したがって、幸福とお金の関係を考えるときには、収入と資産を切り離して考えるべきではありません。 お金が増えることで、自分自身のためだけでなく、他者のためにもお金を使える余裕が生まれます。研究でも、他人のためにお金を使う人の方が幸福度が高くなる傾向があることが示されています。
資産の初期段階では、少しの増加でも幸福度は大きく上昇します。しかし資産が増えるにつれて、同じような幸福の上昇を得るためには、より大きな金額の増加が必要になります。たとえば、レベル1の人が1万ドルの資産を得ることは、レベル6の人が同額の資産を得ることよりも、はるかに大きなインパクトがあります。
資産が増えるほど、幸福度を高める「ハードル」も上がっていく──これは、富の階段における核心的な知見であり、長年の研究によって裏付けられている事実です。
結局のところ、幸福を最大化するための理想的なアプローチとは、まずは不安や心配を軽減できる程度の資産を確保し、そこからお金以外の価値にも目を向けることにあるのではないでしょうか。
本書では、人生をより豊かにするための「4つの富」についても言及しています。経済的な富だけでは満たされない、人生の多面的な充実を考えるうえで欠かせない視点です。
・社会的な富
人とのつながりが人生の質を大きく左右します。パートナーや家族、友人、同僚との良好な関係があるほど、社会的な富は大きくなります。これは幸福や健康にも良い影響を与えることが、複数の研究から明らかになっています。また、経済的な余裕がある人の方が、人間関係を築きやすいという傾向も見られます。
・精神的な富
お金では自尊心や人生の意味を直接買うことはできません。何かを達成したときの満足感や、自分自身の価値を実感する感覚が、精神的な豊かさにつながります。富裕層でも抑うつ状態にある人が多いという事実は、精神的な富の重要性を物語っています。
・身体的な富
健康は、すべての富の基盤です。睡眠、栄養、筋力、心肺機能といった基本的な身体のケアは、他のどの富を築くにも欠かせません。健康を維持・改善することが、長期的に見て最大のリターンを生み出す投資といえるでしょう。
・時間的な富
「自分の時間を自由に使えること」は、多くの人にとって究極の理想です。ただし、自由な時間の量だけでなく、その時間をどれだけ価値ある活動に使っているかが重要です。友人や家族との時間、健康のための時間、何かを達成するための集中した時間──そうした時間の質こそが、真の時間的な豊かさを生み出します。 私たちは往々にして、経済的な富だけに目を向けがちです。

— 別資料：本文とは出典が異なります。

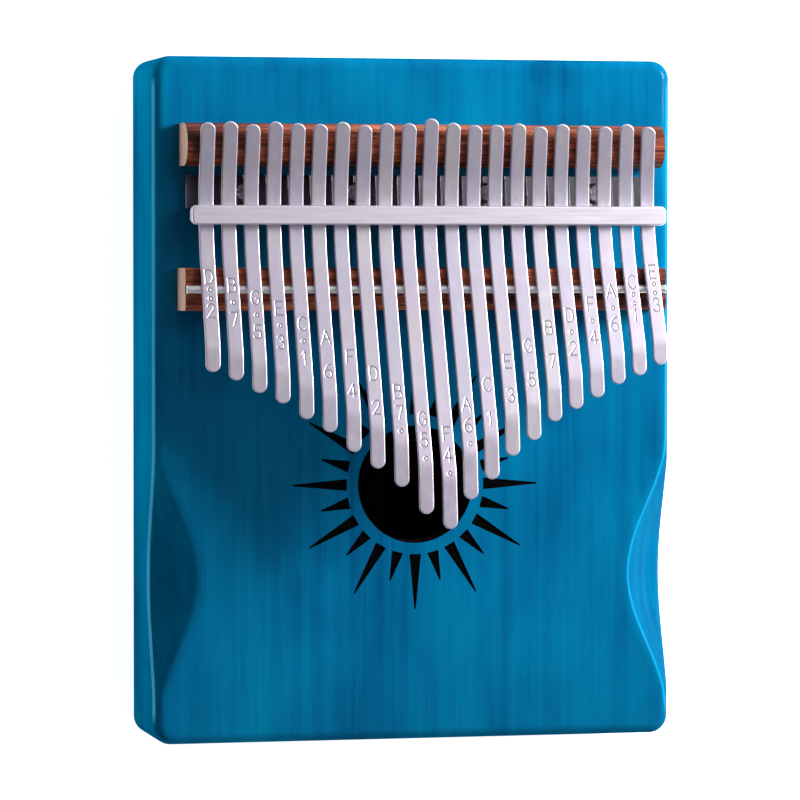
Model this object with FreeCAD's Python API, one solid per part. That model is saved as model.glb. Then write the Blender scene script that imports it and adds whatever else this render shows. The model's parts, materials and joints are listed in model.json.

しかし、充実した人生を送るためには、これら4つの富のバランスを取ることが欠かせません。残念ながら、すべてを同時に最大化することはできないかもしれません。
それでも、経済的な富が他の富を支える一方で、他の富がなければお金には価値が生まれません。どんなに大きな数字も、ゼロをかけてしまえばゼロになるように──です。 だからこそ、富の階段を上る旅の中で、お金以外の富にもきちんと目を向けることが、自分にとって本当に価値ある人生を築くための鍵なのです。
本書は、資産形成を戦略的に進めるためのフレームワークを提供してくれる一冊です。自分がいまどの段階にいるのかを冷静に見極め、そのレベルに合った行動を取ることが、次のステージへの確実な一歩になります。
努力を積み重ねることも大切ですが、成果を最大化するには「適切な戦略」が不可欠です。本書は、行き当たりばったりの節約や投資ではなく、構造化されたアプローチによって、誰もが資産の階段を一歩ずつ上がっていけることを教えてくれます。